Well-fed and flying on cheese and bread bliss, I set off to explore the city for three hours of nonstop (no hydration) walking/exploring.
Let’s just say that the cemetery in Recoleta has finer real estate, shinier floors and better marbled roofs than most residences I have visited. Generations of families are buried here but alas, no guarantee that funds will maintain your plot in perpetuity. Hence it appears that granny’s urn could end up in the hands of Harrison Ford and your generational tomb could go to – gasp – successful immigrants!
I explored the Avenue Alvear and its many embassies including the remains of what was once the Israeli Embassy (destroyed in the 1990’s). The effort to bring peace among brethren is captured in the “Pink House.” It’s the Buenos Aires equivalent to the U. S. White House except the red party and warring white party, when combined make pink! The city design seems to be inspired by family feuds and expressions of political might that at times prompt the wealthy and connected to raise glass and chrome edifices where fine decorative brick buildings once graced the street.
Saturday was a warm-up for my four hour excursion on Sunday. San Telmo market, then Boca wandering the abandoned roads working my way to the waterfront and the new Marina area. Adventure complete! I collapsed into the highly recommended El Desnivel. I said the magic words, “American dollars” and had instant best friends, and giant dark beers and fried cheese and gooey hearts of palm. Oh, and the signature dish of … more meat?! Really. Doesn’t this country understand fish? I don’t even eat meat. Do watch out for the bowl of spice served with the basket of bread. Or at least don’t arrive as hungry as I did. I never ate a container of condiments before now.
A new day!. How many Palermos can one city have? Turns out the answer is three. Did you guess three? Can you name them? Let me help: Palermo, Palermo Hollywood and Palermo Soho. I explored all three neighborhoods under the guise of that tourist dictate “Thy must buy handmade boots in Argentina – and as many other leather goods as possible.” I did my part for the economy and confirmed the local preference for American dollars which they exchanged at various house rates in this parallel economy.
I confess to getting green on green made-to-order boots from the same shop that the Bush’s frequented. They are from Texas after all so that’s a good endorsement. La Casa de las Botas was a unique experience, conducted entirely without electronics which includes the paper notebook where my feet were traced, and my calf-size recorded. Even my left bunion got special mention. My receipt was handwritten, I didn’t get to pick the ink but I did choose the actual pieces of leather that would be used for my new botas.
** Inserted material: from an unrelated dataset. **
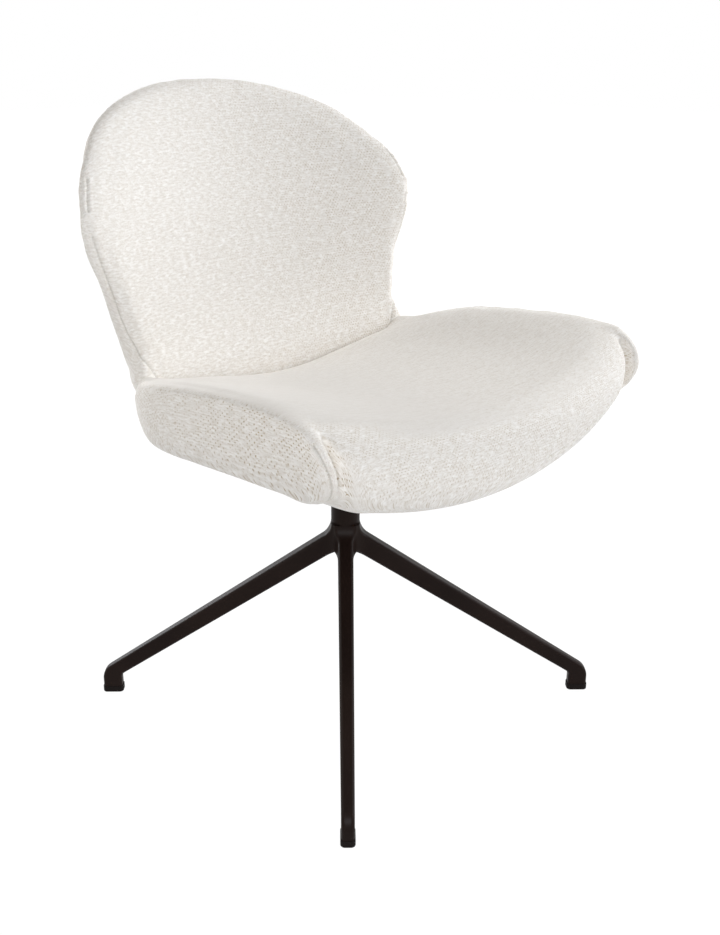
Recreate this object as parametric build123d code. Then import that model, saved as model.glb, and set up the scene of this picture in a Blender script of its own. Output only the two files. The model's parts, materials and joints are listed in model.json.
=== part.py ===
"""Swivel dining chair: an upholstered petal seat and back that turn on a four-legged steel column.

Millimetres. Z is up, the sitter faces -Y, and +X is the sitter's left.
The origin is on the floor, on the axis that the seat turns about.
"""
from build123d import *
from math import atan, atan2, cos, degrees, hypot, radians, sin, tan
import os

# ---- star base ----
stance_radius = 325.0          # swivel axis to the middle of each foot
first_leg_angle = 45.5         # the legs point to the corners of the seat
leg_slope = 33.0               # fall of a leg below the horizontal, degrees
foot_bend_height = 30.0        # where a leg's centre line passes over the middle of its foot
leg_root_depth = 27.5          # the leg's section, upright at the column and at the foot
leg_tip_depth = 19.5
leg_root_width = 20.4
leg_tip_width = 15.6
leg_edge_radius = 4.5
root_web_radius = 20.0         # weld blend between two neighbouring legs
root_throat_radius = 22.0      # weld blend between the top of a leg and the column
foot_length = 26.0             # along the leg
foot_shoulder_radius = 24.0
foot_heel_radius = 9.0

column_diameter = 38.0
column_wall = 3.0
column_bottom = 219.0
column_top = 380.0
plug_flange = 2.5
plug_depth = 14.0

glide_height = 9.0
glide_flare = 1.0              # the glide stands this far outside the foot
glide_round = 1.5
peg_diameter = 7.0
peg_length = 12.0

# ---- swivel ----
spindle_diameter = 25.0
spindle_bottom = 246.0
running_gap = 0.05             # radial clearance of the spindle in its bushes
press_gap = 0.02               # radial clearance of pieces pressed into the tube or a foot
bush_length = 20.0
bush_flange = 3.0
lower_bush_bottom = 256.0
washer_thickness = 2.0
collar_diameter = 46.0
collar_height = 6.0
ring_thickness = 1.6
ring_diameter = 30.0
ring_groove_depth = 1.2
ring_mouth = 9.0
ring_play = 0.3

# ---- seat plate, board and their fasteners ----
plate_size = 190.0
plate_thickness = 4.0
plate_corner = 22.0
screw_spacing = 150.0
screw_diameter = 6.0
screw_head_diameter = 13.0
screw_head_height = 4.0
screw_hole_gap = 0.3
nut_barrel_diameter = 9.0
nut_barrel_recess = 3.0        # the barrel stops this far above the underside of the board
nut_flange_diameter = 17.0
nut_flange_thickness = 1.2
board_thickness = 12.0
board_half_width = 170.0
board_front = -235.0
board_rear = 104.0
board_corner = 80.0
pocket_margin = 8.0            # the pocket in the underside stands off the plate by this much
cover_thickness = 2.0
cover_half_width = 165.0
cover_front = -215.0
cover_rear = 78.0
cover_corner = 70.0

# ---- seat form ----
seat_front = -292.0            # foremost point of the cushion, on the centre line
bow_radius = 850.0             # bow of the cushion's front edge, seen from above
crown_front = -255.0           # where the crown of the seat starts and ends
crown_rear = 128.0
height_front = 476.0
height_rear = 440.0
crown_rise = 13.5
dish_radius = 1190.0           # the seat is dished across its width
nose_level = 454.0             # height of the cushion's foremost line
nose_reach = 46.0              # depth of the rounded nose, above and below that line
nose_under = 59.0
seat_bottom = 363.0            # lowest line of the bowl-shaped underside
keel_radius = 660.0            # the underside rises to both sides
heel_start = 20.0              # from here back it rises to the rear too
heel_radius = 900.0
seat_half_width = 287.0
seat_rear = 178.0
rear_corner_radius = 190.0
wing_thickness = 20.0
wing_waist = 4.0               # the sides are drawn in by this much between corner and tip
wing_draw_in = 96.0            # the wings' lower edges lie this far inside their crests
wing_draw_height = 130.0
wing_draw_power = 3.9
wing_tip_reach = 260.0
wing_tip_sweep = 172.0
wing_tip_level = 468.0
wing_tip_half_height = 67.0
wing_tip_bevel = 12.0          # the front edge of a wing runs back by this much, inside to outside
wing_tip_tuck = 68.0           # below its level the tip turns in under the seat
corner_gap = 6.0               # the cushion's front corners stand off the wings' tips
tip_thinning = 4.0             # the wings get thinner over the same length
gap_start = 0.62               # share of the wings' length, from the rear corner, where both begin
seam_gap = 0.3                 # between the cushion or the back and the inside of the wings
corner_round = 34.0            # the cushion's front corners, seen from above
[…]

I opted not to pursue tango shoes, though I dropped into a milonga .The live band included a piano, bass (cello?) four violins and four accordions. Dance music doesn’t generally conjure up images of accordions (at least for me), let alone four of them. And yet, the sound was soulful and sexy and the musicians’ heads dropped down in apparent sadness and in unison as they belted out sorrowful tunes in the darkened dance hall. The couples clustered throughout the dance floor moved with grace. The men wore shorts and sandals while the women flashed lots of leg in flouncy dresses and high heels. It was a surreal night capped by a torrential thunderstorm that returned me to my room soaked but feeling sassy and satisfied.
On my last day, I imbibed the “final Malbec” at the popular temple of meat, Don Julio. Kidneys. Sweetbreads. Fried Cheese (whew). And steak. You sign your wine bottle when you finish and the place seems to be held up by walls built on boozy, happy memories. My visit to the capital of Argentina was 3.5 days, included countless calories and many close encounters with cow hide rugs, mismatched china and super friendly people. There were miles of steaming streets and lots of laughter and kisses to newly made friends and squeals of “perfect!” It was indeed “perfect-o!”